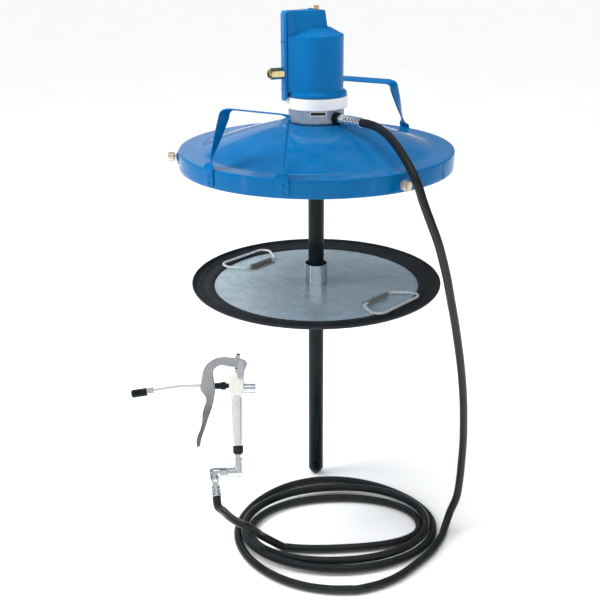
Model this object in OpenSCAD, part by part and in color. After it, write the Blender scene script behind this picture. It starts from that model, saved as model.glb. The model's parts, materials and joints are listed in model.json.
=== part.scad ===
// Air-operated grease pump on a drum cover, with its follower plate, hose and control valve.
// The pump axis is X = Y = 0. Z = 0 is the plane on the drum's rim that the cover rests on.

/* [Drum cover] */
// Outside diameter of the cover's skirt
cover_d = 607; // [590:1:620]
// Thickness of the cover's sheet
sheet_t = 1.5; // [1.2:0.1:2]
// Height of the skirt, from the top of the land to its lower edge
skirt_h = 38; // [30:1:50]
// Diameter where the dome rises from the flat land
dome_foot_d = 514; // [490:1:540]
// Diameter of the raised seat under the pump, at its foot
seat_foot_d = 166; // [156:1:180]
// Height of the pump's seat above the drum's rim
seat_z = 57; // [50:1:65]
// Height of the step round the pump's seat
seat_step_h = 4; // [2:0.5:8]
// Bulge of the dome above a straight cone
dome_crown_h = 3; // [0:0.5:6]

/* [Handles] */
// Width of the handle strap
handle_w = 28; // [22:1:34]
// Thickness of the handle strap
handle_t = 3; // [2:0.5:4]
// Height of the grip above the top of the skirt
handle_h = 110; // [80:1:130]
// How far the grip leans in from its two feet
handle_lean = 52; // [20:1:70]
// Angle between the two feet of one handle
handle_span = 32.5; // [26:0.5:40]
// Compass angle of the front handle's middle
handle_az = -118.6; // [-125:0.1:-112]

/* [Tie-down screws] */
// Diameter of the screw
tie_d = 10; // [8:1:12]
// Height of the screw's axis below the rim plane
tie_drop = 19; // [17:1:21]
// Diameter of the screw's fluted knob
knob_d = 22; // [18:1:24]

/* [Air motor] */
// Outside diameter of the motor's cylinder
motor_d = 117; // [112:1:121]
// Bore of the motor
motor_bore = 100; // [92:1:102]
// Height of the motor's lower face above the rim plane
motor_z = 113.5; // [110:0.5:118]
// Height of the cylinder's straight side above the motor's lower face
motor_h = 125.5; // [115:0.5:140]
// Diameter of the motor's lower flange
flange_d = 133; // [128:1:136]
// Thickness of the motor's lower flange
flange_t = 11; // [8:0.5:14]
// Height of the sloping shoulder
shoulder_h = 15.5; // [12:0.5:20]
// Height of the valve tower above the cylinder's straight side
tower_h = 50.5; // [44:0.5:56]
// Stroke of the pump
stroke = 75; // [50:1:80]

/* [Base and outlet] */
// Diameter of the base casting
base_d = 121; // [116:1:126]
// Diameter of the plain band round the motor's foot
band_d = 136; // [134:1:142]
// Height of the band
band_h = 25; // [20:0.5:28]
// Height of the outlet's axis above the rim plane
outlet_z = 70; // [69:0.5:72]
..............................
» Task directions: Set down every line of the listing above again, exactly as given.

» Output for this exercise:
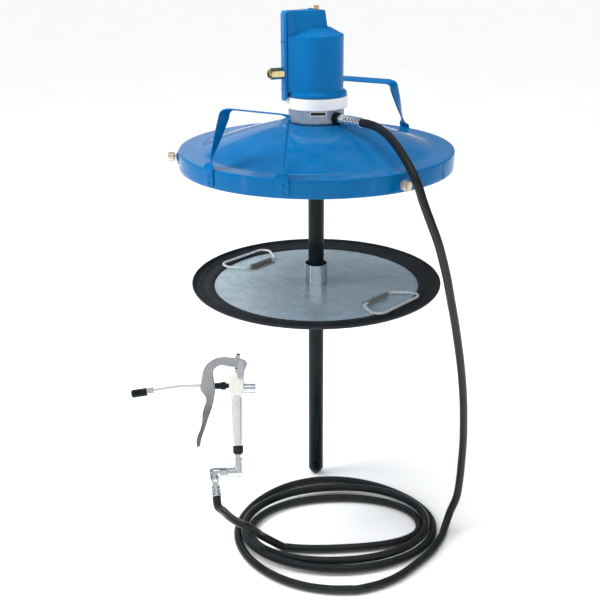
Model this object in OpenSCAD, part by part and in color. After it, write the Blender scene script behind this picture. It starts from that model, saved as model.glb. The model's parts, materials and joints are listed in model.json.
=== part.scad ===
// Air-operated grease pump on a drum cover, with its follower plate, hose and control valve.
// The pump axis is X = Y = 0. Z = 0 is the plane on the drum's rim that the cover rests on.

/* [Drum cover] */
// Outside diameter of the cover's skirt
cover_d = 607; // [590:1:620]
// Thickness of the cover's sheet
sheet_t = 1.5; // [1.2:0.1:2]
// Height of the skirt, from the top of the land to its lower edge
skirt_h = 38; // [30:1:50]
// Diameter where the dome rises from the flat land
dome_foot_d = 514; // [490:1:540]
// Diameter of the raised seat under the pump, at its foot
seat_foot_d = 166; // [156:1:180]
// Height of the pump's seat above the drum's rim
seat_z = 57; // [50:1:65]
// Height of the step round the pump's seat
seat_step_h = 4; // [2:0.5:8]
// Bulge of the dome above a straight cone
dome_crown_h = 3; // [0:0.5:6]

/* [Handles] */
// Width of the handle strap
handle_w = 28; // [22:1:34]
// Thickness of the handle strap
handle_t = 3; // [2:0.5:4]
// Height of the grip above the top of the skirt
handle_h = 110; // [80:1:130]
// How far the grip leans in from its two feet
handle_lean = 52; // [20:1:70]
// Angle between the two feet of one handle
handle_span = 32.5; // [26:0.5:40]
// Compass angle of the front handle's middle
handle_az = -118.6; // [-125:0.1:-112]

/* [Tie-down screws] */
// Diameter of the screw
tie_d = 10; // [8:1:12]
// Height of the screw's axis below the rim plane
tie_drop = 19; // [17:1:21]
// Diameter of the screw's fluted knob
knob_d = 22; // [18:1:24]

/* [Air motor] */
// Outside diameter of the motor's cylinder
motor_d = 117; // [112:1:121]
// Bore of the motor
motor_bore = 100; // [92:1:102]
// Height of the motor's lower face above the rim plane
motor_z = 113.5; // [110:0.5:118]
// Height of the cylinder's straight side above the motor's lower face
motor_h = 125.5; // [115:0.5:140]
// Diameter of the motor's lower flange
flange_d = 133; // [128:1:136]
// Thickness of the motor's lower flange
flange_t = 11; // [8:0.5:14]
// Height of the sloping shoulder
shoulder_h = 15.5; // [12:0.5:20]
// Height of the valve tower above the cylinder's straight side
tower_h = 50.5; // [44:0.5:56]
// Stroke of the pump
stroke = 75; // [50:1:80]

/* [Base and outlet] */
// Diameter of the base casting
base_d = 121; // [116:1:126]
// Diameter of the plain band round the motor's foot
band_d = 136; // [134:1:142]
// Height of the band
band_h = 25; // [20:0.5:28]
// Height of the outlet's axis above the rim plane
outlet_z = 70; // [69:0.5:72]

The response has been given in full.